╔══
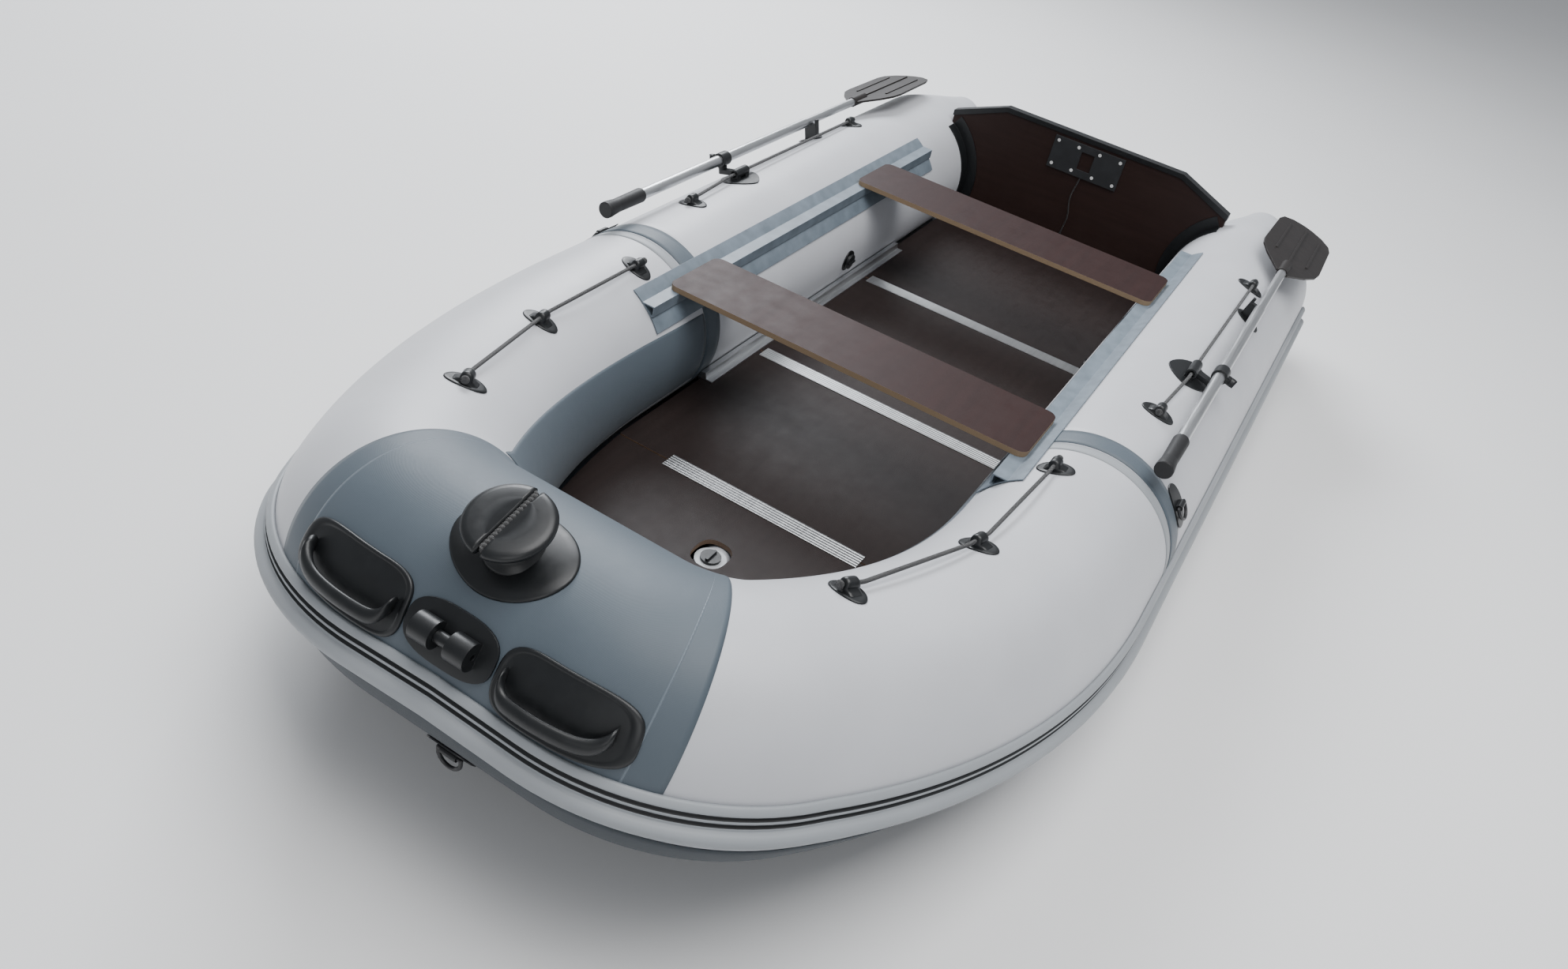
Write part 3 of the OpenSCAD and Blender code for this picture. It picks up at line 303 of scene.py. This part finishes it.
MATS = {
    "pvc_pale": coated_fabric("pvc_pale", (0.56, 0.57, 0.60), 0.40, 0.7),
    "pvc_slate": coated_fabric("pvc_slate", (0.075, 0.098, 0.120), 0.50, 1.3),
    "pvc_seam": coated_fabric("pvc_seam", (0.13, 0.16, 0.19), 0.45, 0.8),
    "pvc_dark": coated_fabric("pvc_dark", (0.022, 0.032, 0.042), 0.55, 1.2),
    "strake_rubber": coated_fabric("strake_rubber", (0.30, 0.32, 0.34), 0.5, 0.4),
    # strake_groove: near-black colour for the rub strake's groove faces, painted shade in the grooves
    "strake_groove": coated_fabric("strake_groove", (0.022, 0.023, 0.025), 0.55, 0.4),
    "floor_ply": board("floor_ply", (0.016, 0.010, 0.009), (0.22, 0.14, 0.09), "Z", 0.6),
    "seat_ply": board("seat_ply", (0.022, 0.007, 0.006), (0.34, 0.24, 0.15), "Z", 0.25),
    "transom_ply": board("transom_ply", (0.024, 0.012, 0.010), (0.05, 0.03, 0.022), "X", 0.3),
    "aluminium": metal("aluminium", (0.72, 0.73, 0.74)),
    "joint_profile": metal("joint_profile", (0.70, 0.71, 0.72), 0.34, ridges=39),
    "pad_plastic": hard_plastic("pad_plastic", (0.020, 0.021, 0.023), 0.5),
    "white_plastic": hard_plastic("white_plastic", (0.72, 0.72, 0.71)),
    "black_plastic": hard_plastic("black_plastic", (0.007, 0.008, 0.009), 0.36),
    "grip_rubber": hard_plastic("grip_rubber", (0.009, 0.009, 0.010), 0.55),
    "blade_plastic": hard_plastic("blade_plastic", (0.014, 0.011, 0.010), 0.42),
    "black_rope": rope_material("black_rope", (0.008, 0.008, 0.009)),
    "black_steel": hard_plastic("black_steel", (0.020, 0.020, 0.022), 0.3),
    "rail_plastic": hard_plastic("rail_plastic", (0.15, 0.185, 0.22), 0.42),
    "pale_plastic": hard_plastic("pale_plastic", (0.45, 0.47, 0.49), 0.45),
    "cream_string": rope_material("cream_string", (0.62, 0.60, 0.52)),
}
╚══
Stated problem: Give back the data above exactly as it appears.

The answer:
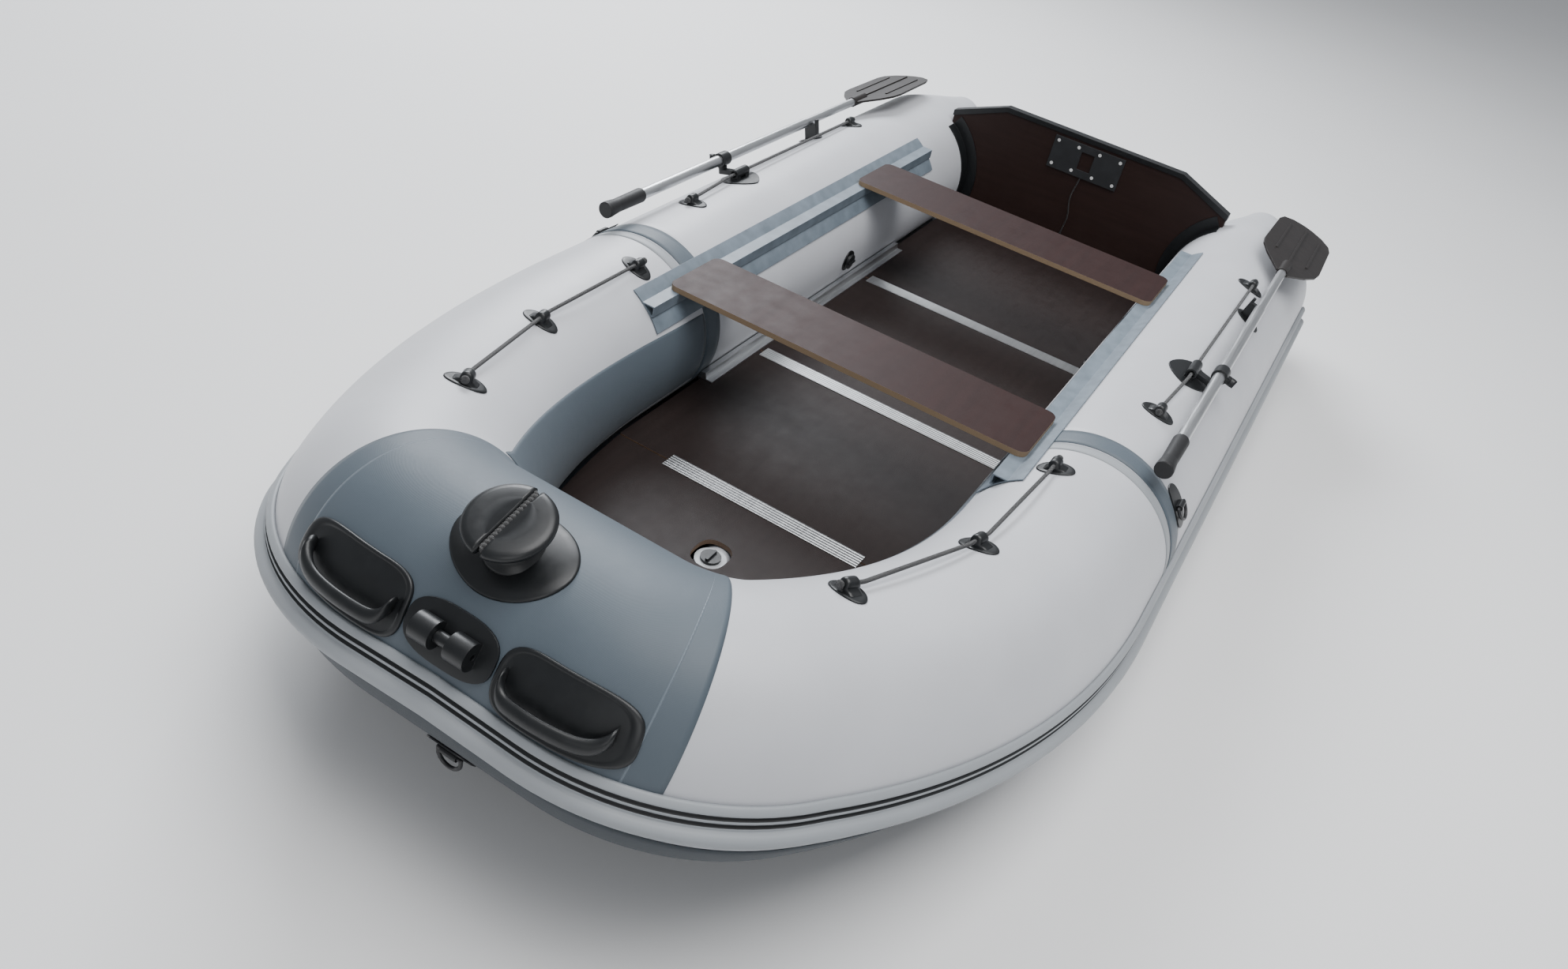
Write part 3 of the OpenSCAD and Blender code for this picture. It picks up at line 303 of scene.py. This part finishes it.
MATS = {
    "pvc_pale": coated_fabric("pvc_pale", (0.56, 0.57, 0.60), 0.40, 0.7),
    "pvc_slate": coated_fabric("pvc_slate", (0.075, 0.098, 0.120), 0.50, 1.3),
    "pvc_seam": coated_fabric("pvc_seam", (0.13, 0.16, 0.19), 0.45, 0.8),
    "pvc_dark": coated_fabric("pvc_dark", (0.022, 0.032, 0.042), 0.55, 1.2),
    "strake_rubber": coated_fabric("strake_rubber", (0.30, 0.32, 0.34), 0.5, 0.4),
    # strake_groove: near-black colour for the rub strake's groove faces, painted shade in the grooves
    "strake_groove": coated_fabric("strake_groove", (0.022, 0.023, 0.025), 0.55, 0.4),
    "floor_ply": board("floor_ply", (0.016, 0.010, 0.009), (0.22, 0.14, 0.09), "Z", 0.6),
    "seat_ply": board("seat_ply", (0.022, 0.007, 0.006), (0.34, 0.24, 0.15), "Z", 0.25),
    "transom_ply": board("transom_ply", (0.024, 0.012, 0.010), (0.05, 0.03, 0.022), "X", 0.3),
    "aluminium": metal("aluminium", (0.72, 0.73, 0.74)),
    "joint_profile": metal("joint_profile", (0.70, 0.71, 0.72), 0.34, ridges=39),
    "pad_plastic": hard_plastic("pad_plastic", (0.020, 0.021, 0.023), 0.5),
    "white_plastic": hard_plastic("white_plastic", (0.72, 0.72, 0.71)),
    "black_plastic": hard_plastic("black_plastic", (0.007, 0.008, 0.009), 0.36),
    "grip_rubber": hard_plastic("grip_rubber", (0.009, 0.009, 0.010), 0.55),
    "blade_plastic": hard_plastic("blade_plastic", (0.014, 0.011, 0.010), 0.42),
    "black_rope": rope_material("black_rope", (0.008, 0.008, 0.009)),
    "black_steel": hard_plastic("black_steel", (0.020, 0.020, 0.022), 0.3),
    "rail_plastic": hard_plastic("rail_plastic", (0.15, 0.185, 0.22), 0.42),
    "pale_plastic": hard_plastic("pale_plastic", (0.45, 0.47, 0.49), 0.45),
    "cream_string": rope_material("cream_string", (0.62, 0.60, 0.52)),
}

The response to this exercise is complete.